Write each line out again exactly as written.

— Begin Collected data —

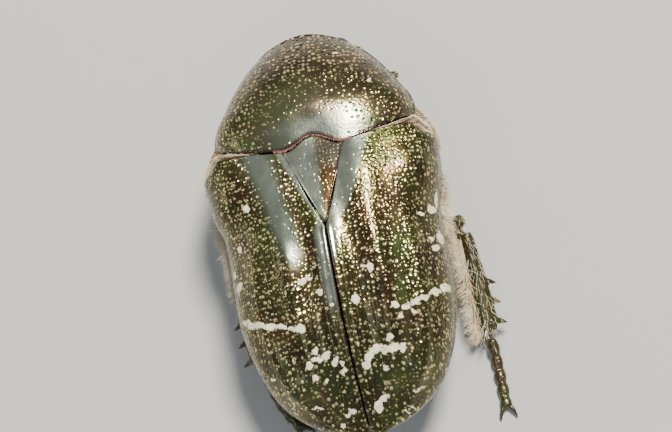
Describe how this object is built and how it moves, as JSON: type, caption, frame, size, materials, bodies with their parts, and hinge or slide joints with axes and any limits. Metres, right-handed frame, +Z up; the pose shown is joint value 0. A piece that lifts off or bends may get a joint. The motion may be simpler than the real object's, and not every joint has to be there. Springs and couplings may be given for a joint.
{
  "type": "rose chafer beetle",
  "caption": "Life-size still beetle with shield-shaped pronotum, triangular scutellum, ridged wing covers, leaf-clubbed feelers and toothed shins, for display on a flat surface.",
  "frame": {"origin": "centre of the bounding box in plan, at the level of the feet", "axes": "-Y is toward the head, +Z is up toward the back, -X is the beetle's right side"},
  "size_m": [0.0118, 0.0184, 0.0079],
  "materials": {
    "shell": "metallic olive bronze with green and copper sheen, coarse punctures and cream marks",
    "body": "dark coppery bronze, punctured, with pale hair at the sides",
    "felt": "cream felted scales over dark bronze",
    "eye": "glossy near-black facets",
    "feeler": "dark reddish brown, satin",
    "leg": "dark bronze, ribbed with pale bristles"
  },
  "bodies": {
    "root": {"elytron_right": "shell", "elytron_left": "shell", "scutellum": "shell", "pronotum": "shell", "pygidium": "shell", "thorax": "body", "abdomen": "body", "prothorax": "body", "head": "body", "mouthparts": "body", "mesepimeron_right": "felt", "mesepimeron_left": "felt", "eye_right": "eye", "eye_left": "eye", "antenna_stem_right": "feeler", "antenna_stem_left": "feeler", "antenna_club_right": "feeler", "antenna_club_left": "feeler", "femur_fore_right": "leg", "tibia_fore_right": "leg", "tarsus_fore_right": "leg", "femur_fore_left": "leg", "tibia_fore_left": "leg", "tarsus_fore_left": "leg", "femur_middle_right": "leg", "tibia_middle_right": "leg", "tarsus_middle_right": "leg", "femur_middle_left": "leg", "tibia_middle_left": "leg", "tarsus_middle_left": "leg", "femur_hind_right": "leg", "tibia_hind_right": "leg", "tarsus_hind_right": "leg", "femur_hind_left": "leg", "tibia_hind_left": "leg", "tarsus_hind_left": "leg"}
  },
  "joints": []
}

— End Collected data —

Output of the task
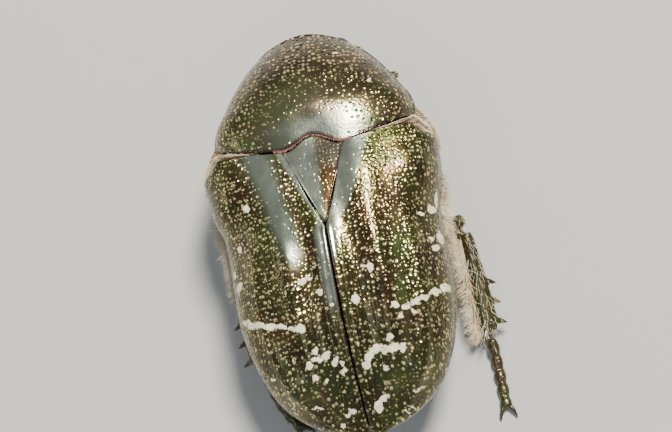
Describe how this object is built and how it moves, as JSON: type, caption, frame, size, materials, bodies with their parts, and hinge or slide joints with axes and any limits. Metres, right-handed frame, +Z up; the pose shown is joint value 0. A piece that lifts off or bends may get a joint. The motion may be simpler than the real object's, and not every joint has to be there. Springs and couplings may be given for a joint.
{
  "type": "rose chafer beetle",
  "caption": "Life-size still beetle with shield-shaped pronotum, triangular scutellum, ridged wing covers, leaf-clubbed feelers and toothed shins, for display on a flat surface.",
  "frame": {"origin": "centre of the bounding box in plan, at the level of the feet", "axes": "-Y is toward the head, +Z is up toward the back, -X is the beetle's right side"},
  "size_m": [0.0118, 0.0184, 0.0079],
  "materials": {
    "shell": "metallic olive bronze with green and copper sheen, coarse punctures and cream marks",
    "body": "dark coppery bronze, punctured, with pale hair at the sides",
    "felt": "cream felted scales over dark bronze",
    "eye": "glossy near-black facets",
    "feeler": "dark reddish brown, satin",
    "leg": "dark bronze, ribbed with pale bristles"
  },
  "bodies": {
    "root": {"elytron_right": "shell", "elytron_left": "shell", "scutellum": "shell", "pronotum": "shell", "pygidium": "shell", "thorax": "body", "abdomen": "body", "prothorax": "body", "head": "body", "mouthparts": "body", "mesepimeron_right": "felt", "mesepimeron_left": "felt", "eye_right": "eye", "eye_left": "eye", "antenna_stem_right": "feeler", "antenna_stem_left": "feeler", "antenna_club_right": "feeler", "antenna_club_left": "feeler", "femur_fore_right": "leg", "tibia_fore_right": "leg", "tarsus_fore_right": "leg", "femur_fore_left": "leg", "tibia_fore_left": "leg", "tarsus_fore_left": "leg", "femur_middle_right": "leg", "tibia_middle_right": "leg", "tarsus_middle_right": "leg", "femur_middle_left": "leg", "tibia_middle_left": "leg", "tarsus_middle_left": "leg", "femur_hind_right": "leg", "tibia_hind_right": "leg", "tarsus_hind_right": "leg", "femur_hind_left": "leg", "tibia_hind_left": "leg", "tarsus_hind_left": "leg"}
  },
  "joints": []
}